In February 2018, the church was inaugurated by archbishop Benjamin Ndiaye in the presence of notable figures including the President of the National Assembly, Moustapha Niasse, the French Ambassador to Senegal, Christophe Bigot, and Cardinal Théodore Adrien Sarr. Prior to this, the Christian community of Nianing had been in need of a church, relying on a chapel for worship.

The church was awarded for its excellence in Architectural Design within the category of Miscellaneous Architecture by Architecture MasterPrize.

== Architecture ==
The church is shaped like a seashell, inspired by the spiral form of the cymbium widely found along the Petite-Côte and Senegalese coastlines. Designed by architect Nicolas Vernoux-Thélot, the structure incorporates bioclimatic principles and construction constraints.

The church's seating capacity of 800 is characterized by a succession of six vaults, culminating in the height of the bell tower. The first double vault, with a lowered and skewed arch, has an average width of 18.50 meters and a height of 7.60 meters. It consists of 3 main transverse concrete arches plus 4 crossed arches at the center of the vault.

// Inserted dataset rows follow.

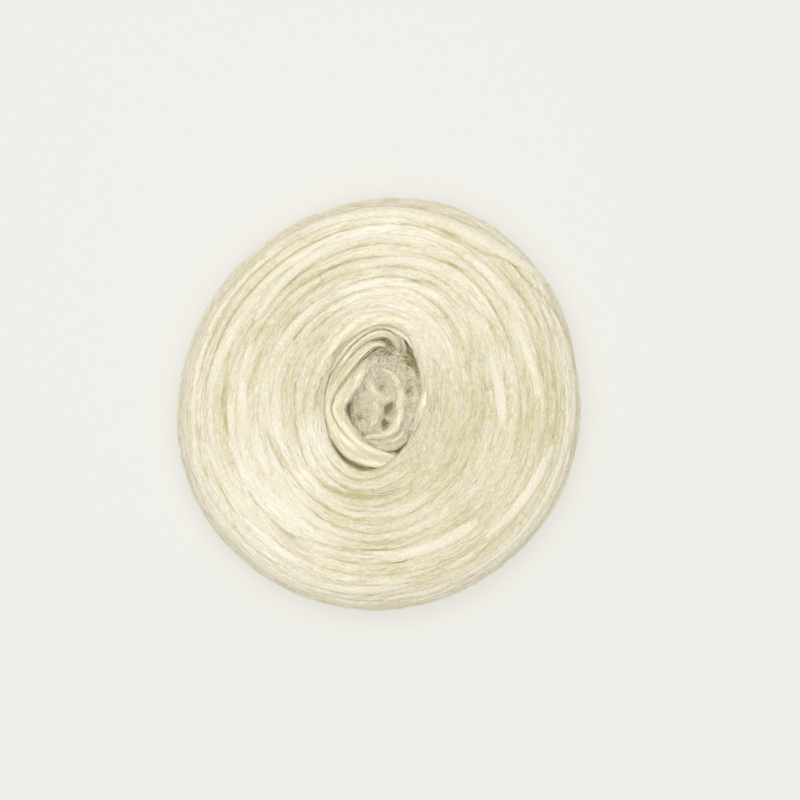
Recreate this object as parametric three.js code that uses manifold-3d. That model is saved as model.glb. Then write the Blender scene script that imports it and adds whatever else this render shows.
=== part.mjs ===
// A plate of unspun wool. One soft roving is wound into a flat round wheel that lies on its side.
// The turns run as one spiral from the hollow eye in the middle, over the top and down the side to
// the flat base. In the eye lie two loose strands of the roving's inner end, side by side, and the
// teased tuft that they run into.
// Millimetres, +Z up. The origin is on the surface that the plate lies on, under its middle.
import * as THREE from "three";
import { mergeVertices } from "three/addons/utils/BufferGeometryUtils.js";
import Module from "manifold-3d";

// Driving dimensions of the wound plate
const PLATE_RADIUS = 90;
const PLATE_HEIGHT = 45;
const LAID_WIDTH = 5; // from one turn of the roving to the next
const GROOVE_DEPTH = 1.4;

// The eye, an oval hollow that leans to the right at its top, and the deeper pit on its floor
const EYE = { x: -3.2, y: 2.4, half_width: 21, half_length: 31.6, lean_deg: 9 };
const PIT = { x: 0.4, y: 1.6, half_width: 12.2, half_length: 18.6, lean_deg: 9 };
const LEDGE_HEIGHT = 32.6;
const PIT_LIP_HEIGHT = 33.6;
const PIT_FLOOR_HEIGHT = 27;

// The loose strands and the tuft
const OUTER_STRAND_DIAMETER = 5.4;
const INNER_STRAND_DIAMETER = 5;
const TUFT_TOP_HEIGHT = 37;
const GAP = 0.35; // between pieces that lie against each other

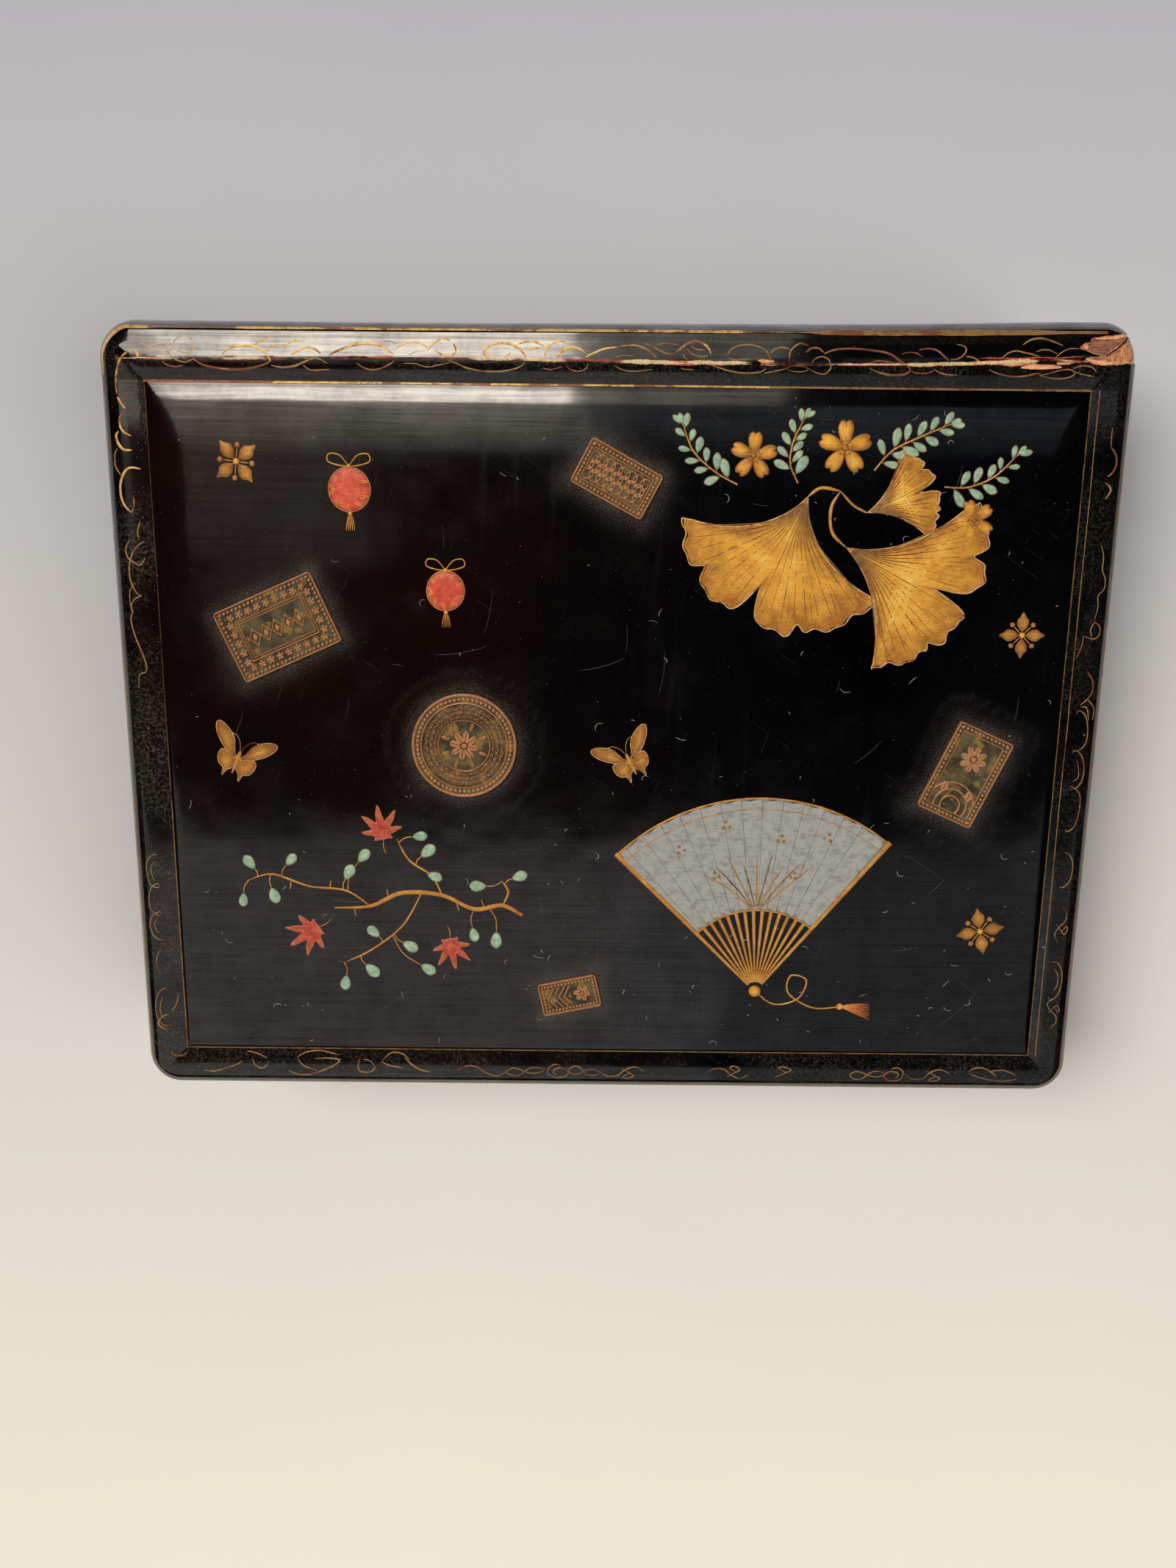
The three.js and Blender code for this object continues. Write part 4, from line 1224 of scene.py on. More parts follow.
for it in loop + [loop[0]]:
    s = it[0]
    p, nn = rim_point(it)
    kd, w = "gold_dull", 0.5
    if s == "rear":
        kd, w = ("gold_line" if p.x < 40 else "gold_brass"), 0.80
        if -105.5 < p.x < -86.5:
            kd, w = "gold_copper", 0.6
        w *= 1 - 0.72 * span(p.x, 30, 44, 3) + 0.95 * span(p.x, 46, 98, 5) + 0.3 * smooth(-104, -108, p.x)
    elif s == "corner1":
        kd, w = "gold_line", 1.15 + 0.55 * math.sin(math.pi * it[1])
    elif s == "left":
        w = 0.34 if p.y > -20 else 0.5
        if n1(p.y * 0.07, 15) > 0.22 and p.y > -50:
            kd = None
        if p.y > 82.5:
            kd, w = "gold_line", 1.1
    elif s in ("corner2", "corner3"):
        w = 0.6 + 0.6 * math.sin(math.pi * it[1])
    elif s == "right":
        w = 0.55
    if s == "corner0" or (s == "right" and p.y > 84.5):
        kd = None                                # lost with the broken corner
    if s == "rear" and p.x > 108:
        w = 0.85 * (1 - smooth(110, 116, p.x))
    w *= 1 + 0.22 * n1(p.x * 0.09 + p.y * 0.13, 8) + 0.14 * n1(p.x * 0.5 + p.y * 0.5, 9)
    if kd != kind:
        if run and kd is not None and kind is not None:
            run.append(((p, nn), w))
        flush()
        kind = kd
    if kd is not None:
        run.append(((p, nn), w))
flush()

# the line round the panel
for side in ("rear", "front", "left", "right"):
    hx = VX if side in ("rear", "front") else VH
    m = int(2 * hx / 1.5)
    pts, ws, kinds = [], [], []
    for i in range(m + 1):
        u = -hx + 2 * hx * i / m
        off = 0.05 + 0.10 * n1(u * 0.05, 4) + 0.05 * n1(u * 0.35, 6)
        if side == "rear":
            q = Vector((u, VR - 0.1 + off, 0))
        elif side == "front":
            q = Vector((-u, VF + 0.15 - off * 0.6, 0))
        elif side == "left":
            q = Vector((-VX + 0.15 - off * 0.6, VC + u, 0))
        else:
            q = Vector((VX - 0.15 + off * 0.6, VC - u, 0))
        q.z = panel_z(q.x, q.y) + 0.05
        out = Vector((q.x / VX if side in ("left", "right") else 0, (q.y - VC) / VH if side in ("rear", "front") else 0, 1.2)).normalized()
        pts.append((q, out))
        base_w = {"rear": 0.78, "front": 0.42, "left": 0.16, "right": 0.5}[side]
        ws.append(base_w * (1 + 0.2 * n1(u * 0.4, 2)))
        if side == "left":
            ws[-1] = lerp(0.05, 0.62, smooth(10, -60, q.y))
        kinds.append("gold_copper" if side == "rear" and u < -87.5 else "gold_line" if side == "rear" and u < 34 else "gold_dull")
    a = 0
    for i in range(1, m + 2):
        if i > m or kinds[i] != kinds[a]:
            ribbon(groups[kinds[a]], pts[a:min(i + 1, m + 1)], ws[a:min(i + 1, m + 1)], 0.1, 0.3)
            a = i
# a second, fainter line on the right rail
pts = []
for i in range(90):
    y = lerp(VR, VF, i / 89)
    x = VX + 1.75 + 0.12 * n1(y * 0.06, 3)
    pts.append((Vector((x, y, panel_z(x, y) + 0.02)), Vector((0, 0, 1))))
ribbon(groups["gold_dull"], pts, 0.22, 0.05)
groups["gold_copper"].make("gold_lines_copper", MAT["gold_copper"], "lid", slot="black_lacquer", smooth_angle=60)
groups["gold_brass"].make("gold_lines_brass", MAT["gold_brass"], "lid", slot="black_lacquer", smooth_angle=60)
groups["gold_line"].make("gold_lines", MAT["gold_line"], "lid", slot="black_lacquer", smooth_angle=60)
groups["gold_dull"].make("gold_lines_worn", MAT["gold_dull"], "lid", slot="black_lacquer", smooth_angle=60)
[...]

Embracing sustainable development principles, the church eschews traditional air-conditioning systems, relying solely on passive ventilation. The structure is enclosed on its northern side to shield against the hot, arid winds of the Harmattan, while deliberately opening towards the west to invite the cooling trade winds from the sea. The bell tower serves as a "wind tower," harnessing natural convection to draw in the trade winds and facilitate natural ventilation within the building. The design also incorporates biomimetic features inspired by termite mounds, which efficiently regulate internal temperatures despite extreme external conditions.